One of the philosophical texts I most often refer to is a passage from Montesquieu’s Spirit of the Laws where he describes three forms of political regimes and the passions that underpin them. Aristocracy, he says, is based on honour – an aspiration to be better than. Republics are based on virtue: citizens hold each other to high ethical standards. Fear drives tyranny. Those relationships go both ways. The nature of the regime will provoke certain passions. The dominant mood indicates what regime you’re in. A shift in the prevailing emotions can precipitate regime change. Governance and people go hand in hand.
When I look at the world around me, or its reflection in myself, I sense a lot of fear. Fear of AI, and losing jobs. Fear of climate change and its consequences. Fear of violence and war, from Gaza to Ukraine. Fear of social dissolution. Fear of deportation, fear of migrants, fear of government control, fear of institutions collapsing. Tyrannical passions dominates.
Fear, writes Descartes in The passions of the Soul, is sadness projected into the future. I’ve written elsewhere, and often commented, that a poor capacity to deal with grief is the biggest impediment to change.

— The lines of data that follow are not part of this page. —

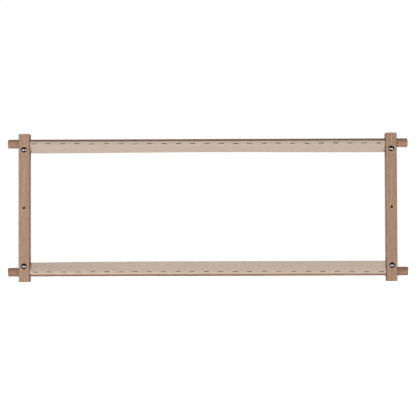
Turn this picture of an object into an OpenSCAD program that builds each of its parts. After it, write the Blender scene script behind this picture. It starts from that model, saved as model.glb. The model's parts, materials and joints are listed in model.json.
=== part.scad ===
// Scroll frame for embroidery: two split-end side bars, two rollers with stapled tapes, four clamp bolts.
// Millimetres. X runs along the rollers, Z up the side bars, and the front of the frame faces -Y.
// The origin is under the middle of the whole frame, on the surface that it stands on.

/* [Side bars] */
// Length of a side bar, end to end
bar_len = 318; // [180:1:900]
// Width of a side bar, seen from the front
bar_w = 23.4; // [18:0.1:40]
// Depth of a side bar, front to back
bar_d = 28; // [24:0.5:45]
// Radius along the four long edges of a side bar
bar_edge_r = 1; // [0.4:0.1:3]
// Chamfer round both ends of a side bar
bar_end_chamfer = 0.8; // [0.2:0.1:3]
// Free width between the two side bars
window_w = 764; // [200:1:1200]
// Diameter of the blind hole in the front of a side bar, at its middle
stand_hole_d = 5; // [3:0.1:8]
// Depth of that blind hole
stand_hole_depth = 20; // [5:0.5:22]

/* [Rollers] */
// Diameter of a roller
roller_d = 19; // [14:0.5:22]
// Length of roller that stands out past each side bar
roller_proud = 24; // [8:0.5:60]
// Rounding of a roller's ends
roller_round = 2.5; // [0.5:0.1:5]
// Gap all round between a roller and its bore
roller_clear = 0.08; // [0.02:0.01:0.1]
// Distance from a roller's axis to the nearer end of the side bar
axis_inset = 21; // [16:0.5:40]

/* [Split ends] */
// Width of the saw slot that splits a bar's end into two jaws
slot_w = 8; // [1.5:0.1:10]
// Depth of the saw slot past the clamp bolt's axis
slot_past_bolt = 20; // [6:0.5:30]

/* [Clamp bolts] */
// Thread diameter of a clamp bolt
bolt_d = 5; // [4:0.5:6]
// Gap all round between a bolt and its hole in the wood
bolt_hole_clear = 0.25; // [0.1:0.05:0.6]
// Wood left between a roller bore and the bolt hole
bolt_web = 0.7; // [0.4:0.1:6]
// Diameter of a bolt's domed head
head_d = 12.5; // [9:0.1:16]
// Height of a bolt's domed head
head_h = 3.3; // [2:0.1:5]
// Height of the straight rim under the dome
head_rim = 0.5; // [0.2:0.1:1]
// Side of the square neck under a bolt's head
neck_w = 5.2; // [4.5:0.1:7]
// Length of the square neck
neck_len = 3.5; // [2:0.1:5]
// Gap all round between the square neck and its pocket
neck_clear = 0.05; // [0.02:0.01:0.2]
// Length of thread that shows past a wing nut's boss
bolt_past_boss = 6.8; // [2:0.1:9]
// Chamfer on a bolt's tip
bolt_tip = 0.6; // [0.2:0.1:1.2]

/* [Washers and wing nuts] */
// Outside diameter of a washer
washer_d = 15; // [9:0.5:20]
// Thickness of a washer
washer_t = 1.2; // [0.6:0.1:2.5]
// Gap all round between a bolt and its washer
washer_clear = 0.15; // [0.1:0.01:0.4]
// Diameter of a wing nut's boss at its foot
boss_d = 10.5; // [8:0.5:13]
// Diameter of a wing nut's boss at its top
boss_top_d = 8.4; // [7.5:0.1:12]
// Height of a wing nut's boss
boss_h = 4.2; // [3:0.1:8]
// Span of a wing nut over both wings
wing_span = 26; // [22:0.5:36]
// Height of a wing nut from foot to wing tips
wing_h = 13; // [11:0.5:18]
// Thickness of a wing
wing_t = 2; // [1.2:0.1:3]
// Radius of a wing's round tip
wing_tip_r = 4.3; // [3:0.1:5]
// Height of a wing's lower root above the nut's foot
wing_root = 1.4; // [0.5:0.1:2.5]
// Gap all round between a bolt's thread and its wing nut
thread_clear = 0.05; // [0.02:0.01:0.1]

/* [Tapes] */
// Width of a tape, laid flat
tape_w = 28; // [22:0.5:40]
// Thickness of a tape
tape_t = 1; // [0.6:0.1:2]
// Gap between each end of a tape and the side bar
tape_end_gap = 1; // [0.5:0.1:10]
// Gap between a tape and the roller that it laps
tape_seat = 0.05; // [0.02:0.01:0.2]
// Angle that the top tape laps over its roller, from the front line
top_tape_lap = 28; // [15:1:60]
// Angle past the front line at which the top tape leaves its roller
top_tape_lean = 36; // [0:1:40]
// Angle that the bottom tape laps under its roller, from the front line
bottom_tape_lap = 33; // [15:1:60]
// Angle past the front line at which the bottom tape leaves its roller
bottom_tape_lean = 3; // [0:1:40]

/* [Staples] */
// Length of a staple's crown
staple_crown = 11; // [6:0.5:14]
// Width of the staple wire
staple_w = 0.9; // [0.5:0.1:1.5]
// Thickness of the staple wire
staple_t = 0.6; // [0.4:0.1:1]
// Length of a staple's legs below its crown
staple_leg = 6; // [3:0.5:8]
// Distance from one staple to the next
staple_pitch = 30.9; // [18:0.1:60]
// Least distance from a tape's end to the middle of its first staple
staple_margin = 8; // [8:0.5:20]

/* [Hidden] */
$fn = 64;
// Overshoot of a cut past the face that it opens
cut = 1;
// Middle of a side bar's width, measured from the middle of the frame
bar_x = window_w / 2 + bar_w / 2;
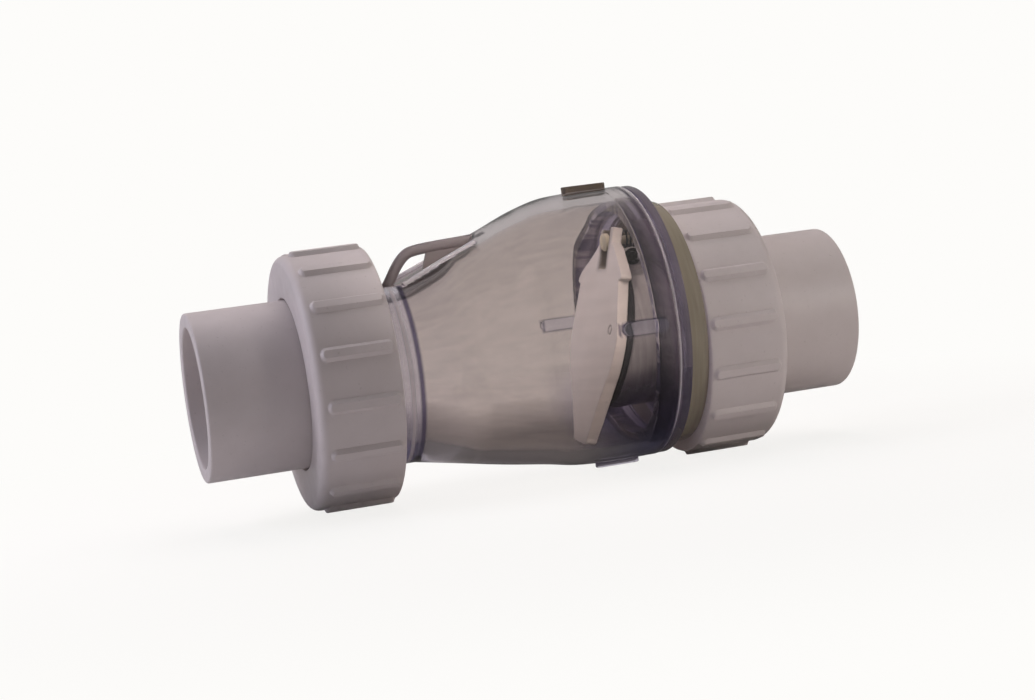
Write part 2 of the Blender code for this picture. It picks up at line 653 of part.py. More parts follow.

Developing our capacity to face loss is key to reducing fear, and therefore avoiding tyranny. This is in part a matter of cultivating individual courage. Do difficult things, take calculated risks, and deliberately meet the world – whether dancing on the street, cooking eggs or doing chores. It’s cultivating joy to offset the unescapable grief that comes with life, dancing and playing on piles of skulls with Shiva. It’s also creating systems where loss is not catastrophic. Mutual care, manifesting as material and emotional support, is the cornerstone of all Republican aspirations.